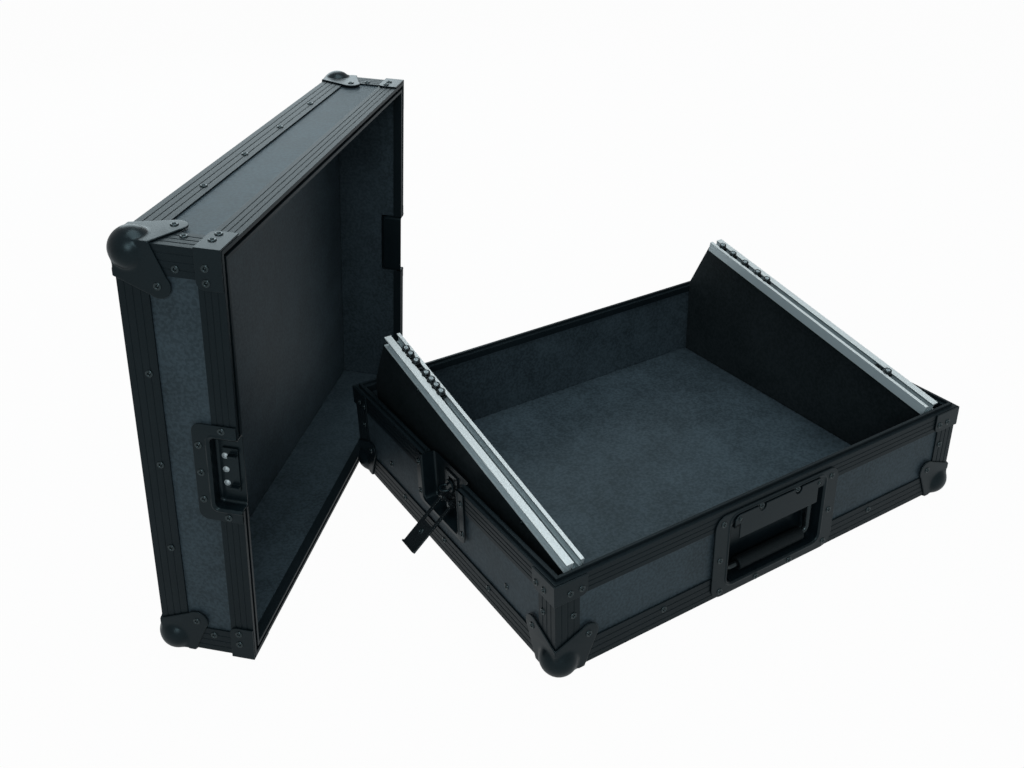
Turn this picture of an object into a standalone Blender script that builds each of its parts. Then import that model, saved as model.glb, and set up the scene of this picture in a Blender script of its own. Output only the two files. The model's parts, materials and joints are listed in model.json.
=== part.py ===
"""Mixer flight case: a shallow tray with two sloping rack rails, and its lid standing beside it.

Metres, +Z up. The origin lies on the floor under the middle of the tray, +X runs along the front
edge to the right and +Y runs from front to rear. Both halves of the case are drawn in half
coordinates: x and y as in the tray, and h, the distance from the rim line towards the outer panel.
Each stands in its place through a matrix, so the two halves share one set of functions.
"""

import math

import bmesh
import bpy
from mathutils import Matrix, Vector

# Overall sizes, over the edge profiles
CASE_WIDTH = 0.528
CASE_DEPTH = 0.416
TRAY_HEIGHT = 0.105
LID_HEIGHT = 0.090

# Walls and clearances
PANEL = 0.007
GAP = 0.0003
SHEET = 0.0015
SAME_POINT = 0.000001

# How finely round shapes are drawn
ROUND_SIDES = 20
PIN_SIDES = 16
ARC_STEPS = 5
SHARP_ANGLE = math.radians(30.0)

# Edge profile: an angle with shallow grooves along both legs
EDGE_LEG = 0.0265
GROOVE_WIDTH = 0.0012
GROOVE_DEPTH = 0.0004
GROOVES = 3

# Rim profiles: a tongue on the tray, a groove in the lid
RIM_LEG = 0.022
RIM_INNER_LEG = 0.008
LID_RIM_INNER_LEG = 0.004
TONGUE_INSET = 0.004
TONGUE_WIDTH = 0.003
TONGUE_HEIGHT = 0.0035
TONGUE_PLAY = 0.0003
GROOVE_FLOOR = 0.0045

# Corner braces on the rims
BRACE_ARM = 0.034
BRACE_HEIGHT = 0.0225

# Ball corners
BALL_RADIUS = 0.0188
BALL_INSET = 0.0107
BALL_PLATE_ARM = 0.031
BALL_LOBE_PLACE = 0.0353
BALL_LOBE_RADIUS = 0.011
CORNER_CUT = 0.0035
BALL_TIP_CUT = 0.0015
FOOT_FLAT = 0.0004
BALL_SIDES = 20
BALL_RINGS = 10
LOBE_START_DEG = -30
LOBE_END_DEG = 120

# Latches
LATCH_HALF_WIDTH = 0.0495
LATCH_OPENING = 0.036
LATCH_CORNER = 0.006
TRAY_LATCH_HEIGHT = 0.062
TRAY_LATCH_CAVITY = 0.0542
TRAY_LATCH_DEPTH = 0.014
LID_LATCH_HEIGHT = 0.040
LID_LATCH_CAVITY = 0.0245
LID_LATCH_DEPTH = 0.010
SLIDE_HALF_WIDTH = 0.0125
SLIDE_TOP = 0.008
SLIDE_BOTTOM = 0.0395
SLIDE_TRAVEL = 0.0055
EAR_THICKNESS = 0.003
EAR_HALF_HEIGHT = 0.0032
PIN_DEPTH = 0.0065
PIN_DROP = 0.039
PIN_RADIUS = 0.0018
KEY_DROP = 0.023
KEY_DISC_RADIUS = 0.0075
KEY_DISC_THICKNESS = 0.0024
KEY_POST_RADIUS = 0.0045
KEY_RING_RADIUS = 0.007
KEY_RING_HOLE = 0.0042
KEY_RING_THICKNESS = 0.002
KEY_RING_DEPTH = 0.0055
HOOK_HANG_DEG = 40.0
HOOK_LENGTH = 0.062
HOOK_HALF_WIDTH = 0.012
HOOK_BAR_WIDTH = 0.0035
HOOK_THICKNESS = 0.002
HOOK_PLATE_START = 0.0305
HOOK_LIP = 0.002
HOOK_BARREL_RADIUS = 0.0035
KEEPER_HALF_WIDTH = 0.022
KEEPER_START = 0.0045
KEEPER_END = 0.0185
KEEPER_THICKNESS = 0.0018
KEEPER_CHEEK_PLACE = 0.0155
KEEPER_CHEEK_HEIGHT = 0.005
KEEPER_CHEEK_LENGTH = 0.008

# Handle, on the front wall
HANDLE_HALF_WIDTH = 0.082
HANDLE_LOW = 0.0005
HANDLE_HIGH = 0.0995
HANDLE_CORNER = 0.014
HANDLE_OPENING_HALF = 0.062
HANDLE_OPENING_LOW = 0.0125
HANDLE_OPENING_HIGH = 0.088
HANDLE_DEPTH = 0.020
BAIL_RADIUS = 0.00325
BAIL_HALF_WIDTH = 0.057
BAIL_PIVOT_HEIGHT = 0.078
BAIL_BAR_HEIGHT = 0.0205
BAIL_AXIS_DEPTH = 0.010
BAIL_PIN_END = 0.044
BAIL_PIN_BEND = 0.004
BAIL_BAR_BEND = 0.008
BAIL_BEVEL_STEPS = 3
BEARING_INNER = 0.0435
BEARING_OUTER = 0.0515
BEARING_HALF = 0.006
GRIP_START = -0.040
GRIP_END = 0.0485
GRIP_RADIUS = 0.007
COVER_LOW = 0.066
COVER_SHOULDER = 0.0835
COVER_HIGH = 0.0945
COVER_HALF_WIDTH = 0.059
COVER_LOW_HALF_WIDTH = 0.052
COVER_CORNER = 0.005
COVER_NOTCH_PLACE = 0.024
COVER_NOTCH_RADIUS = 0.0045
COVER_NOTCH_DEPTH = 0.007
BORE_PLAY = 0.0003

# Rack rails and their boards
RAIL_SLOPE = math.radians(12.0)
RAIL_FRONT_INSET = 0.012
RAIL_FRONT_RISE = 0.0063
RAIL_START = -0.0013
RAIL_END = 0.3575
RAIL_INSET = 0.0388
RAIL_WIDTH = 0.019
RAIL_DEPTH = 0.0125
RAIL_WALL = 0.0017
RAIL_BASE = 0.0016
RAIL_LIP = 0.002
SLOT_PLACE = 0.0039
SLOT_WIDTH = 0.0072
RAIL_WEB_INSET = 0.0056
RAIL_TONGUE_PLACE = 0.0108
RAIL_TONGUE_WIDTH = 0.003
RAIL_TONGUE_HEIGHT = 0.009
BOARD_THICKNESS = 0.009
BOARD_INSET = 0.032
BOARD_TOP_LENGTH = 0.359
BOARD_REAR_RISE = 0.0061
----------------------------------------
■ Exercise:
Print the listing above in its entirety, with every line exact.

■ Output for this task:
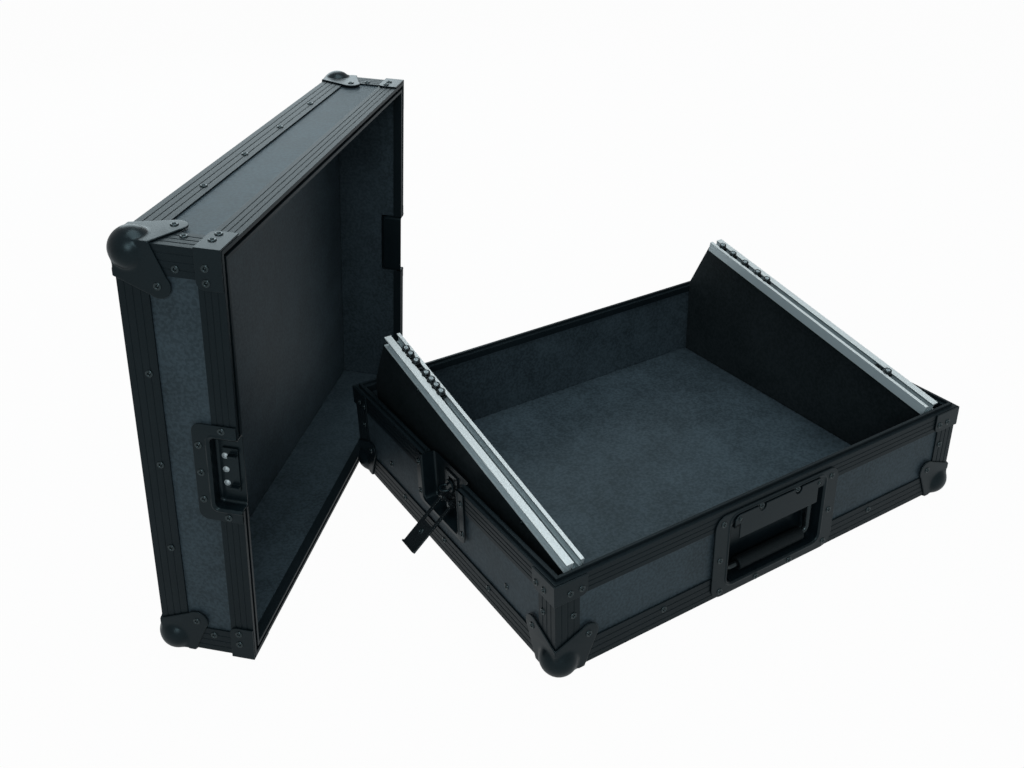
Turn this picture of an object into a standalone Blender script that builds each of its parts. Then import that model, saved as model.glb, and set up the scene of this picture in a Blender script of its own. Output only the two files. The model's parts, materials and joints are listed in model.json.
=== part.py ===
"""Mixer flight case: a shallow tray with two sloping rack rails, and its lid standing beside it.

Metres, +Z up. The origin lies on the floor under the middle of the tray, +X runs along the front
edge to the right and +Y runs from front to rear. Both halves of the case are drawn in half
coordinates: x and y as in the tray, and h, the distance from the rim line towards the outer panel.
Each stands in its place through a matrix, so the two halves share one set of functions.
"""

import math

import bmesh
import bpy
from mathutils import Matrix, Vector

# Overall sizes, over the edge profiles
CASE_WIDTH = 0.528
CASE_DEPTH = 0.416
TRAY_HEIGHT = 0.105
LID_HEIGHT = 0.090

# Walls and clearances
PANEL = 0.007
GAP = 0.0003
SHEET = 0.0015
SAME_POINT = 0.000001

# How finely round shapes are drawn
ROUND_SIDES = 20
PIN_SIDES = 16
ARC_STEPS = 5
SHARP_ANGLE = math.radians(30.0)

# Edge profile: an angle with shallow grooves along both legs
EDGE_LEG = 0.0265
GROOVE_WIDTH = 0.0012
GROOVE_DEPTH = 0.0004
GROOVES = 3

# Rim profiles: a tongue on the tray, a groove in the lid
RIM_LEG = 0.022
RIM_INNER_LEG = 0.008
LID_RIM_INNER_LEG = 0.004
TONGUE_INSET = 0.004
TONGUE_WIDTH = 0.003
TONGUE_HEIGHT = 0.0035
TONGUE_PLAY = 0.0003
GROOVE_FLOOR = 0.0045

# Corner braces on the rims
BRACE_ARM = 0.034
BRACE_HEIGHT = 0.0225

# Ball corners
BALL_RADIUS = 0.0188
BALL_INSET = 0.0107
BALL_PLATE_ARM = 0.031
BALL_LOBE_PLACE = 0.0353
BALL_LOBE_RADIUS = 0.011
CORNER_CUT = 0.0035
BALL_TIP_CUT = 0.0015
FOOT_FLAT = 0.0004
BALL_SIDES = 20
BALL_RINGS = 10
LOBE_START_DEG = -30
LOBE_END_DEG = 120

# Latches
LATCH_HALF_WIDTH = 0.0495
LATCH_OPENING = 0.036
LATCH_CORNER = 0.006
TRAY_LATCH_HEIGHT = 0.062
TRAY_LATCH_CAVITY = 0.0542
TRAY_LATCH_DEPTH = 0.014
LID_LATCH_HEIGHT = 0.040
LID_LATCH_CAVITY = 0.0245
LID_LATCH_DEPTH = 0.010
SLIDE_HALF_WIDTH = 0.0125
SLIDE_TOP = 0.008
SLIDE_BOTTOM = 0.0395
SLIDE_TRAVEL = 0.0055
EAR_THICKNESS = 0.003
EAR_HALF_HEIGHT = 0.0032
PIN_DEPTH = 0.0065
PIN_DROP = 0.039
PIN_RADIUS = 0.0018
KEY_DROP = 0.023
KEY_DISC_RADIUS = 0.0075
KEY_DISC_THICKNESS = 0.0024
KEY_POST_RADIUS = 0.0045
KEY_RING_RADIUS = 0.007
KEY_RING_HOLE = 0.0042
KEY_RING_THICKNESS = 0.002
KEY_RING_DEPTH = 0.0055
HOOK_HANG_DEG = 40.0
HOOK_LENGTH = 0.062
HOOK_HALF_WIDTH = 0.012
HOOK_BAR_WIDTH = 0.0035
HOOK_THICKNESS = 0.002
HOOK_PLATE_START = 0.0305
HOOK_LIP = 0.002
HOOK_BARREL_RADIUS = 0.0035
KEEPER_HALF_WIDTH = 0.022
KEEPER_START = 0.0045
KEEPER_END = 0.0185
KEEPER_THICKNESS = 0.0018
KEEPER_CHEEK_PLACE = 0.0155
KEEPER_CHEEK_HEIGHT = 0.005
KEEPER_CHEEK_LENGTH = 0.008

# Handle, on the front wall
HANDLE_HALF_WIDTH = 0.082
HANDLE_LOW = 0.0005
HANDLE_HIGH = 0.0995
HANDLE_CORNER = 0.014
HANDLE_OPENING_HALF = 0.062
HANDLE_OPENING_LOW = 0.0125
HANDLE_OPENING_HIGH = 0.088
HANDLE_DEPTH = 0.020
BAIL_RADIUS = 0.00325
BAIL_HALF_WIDTH = 0.057
BAIL_PIVOT_HEIGHT = 0.078
BAIL_BAR_HEIGHT = 0.0205
BAIL_AXIS_DEPTH = 0.010
BAIL_PIN_END = 0.044
BAIL_PIN_BEND = 0.004
BAIL_BAR_BEND = 0.008
BAIL_BEVEL_STEPS = 3
BEARING_INNER = 0.0435
BEARING_OUTER = 0.0515
BEARING_HALF = 0.006
GRIP_START = -0.040
GRIP_END = 0.0485
GRIP_RADIUS = 0.007
COVER_LOW = 0.066
COVER_SHOULDER = 0.0835
COVER_HIGH = 0.0945
COVER_HALF_WIDTH = 0.059
COVER_LOW_HALF_WIDTH = 0.052
COVER_CORNER = 0.005
COVER_NOTCH_PLACE = 0.024
COVER_NOTCH_RADIUS = 0.0045
COVER_NOTCH_DEPTH = 0.007
BORE_PLAY = 0.0003

# Rack rails and their boards
RAIL_SLOPE = math.radians(12.0)
RAIL_FRONT_INSET = 0.012
RAIL_FRONT_RISE = 0.0063
RAIL_START = -0.0013
RAIL_END = 0.3575
RAIL_INSET = 0.0388
RAIL_WIDTH = 0.019
RAIL_DEPTH = 0.0125
RAIL_WALL = 0.0017
RAIL_BASE = 0.0016
RAIL_LIP = 0.002
SLOT_PLACE = 0.0039
SLOT_WIDTH = 0.0072
RAIL_WEB_INSET = 0.0056
RAIL_TONGUE_PLACE = 0.0108
RAIL_TONGUE_WIDTH = 0.003
RAIL_TONGUE_HEIGHT = 0.009
BOARD_THICKNESS = 0.009
BOARD_INSET = 0.032
BOARD_TOP_LENGTH = 0.359
BOARD_REAR_RISE = 0.0061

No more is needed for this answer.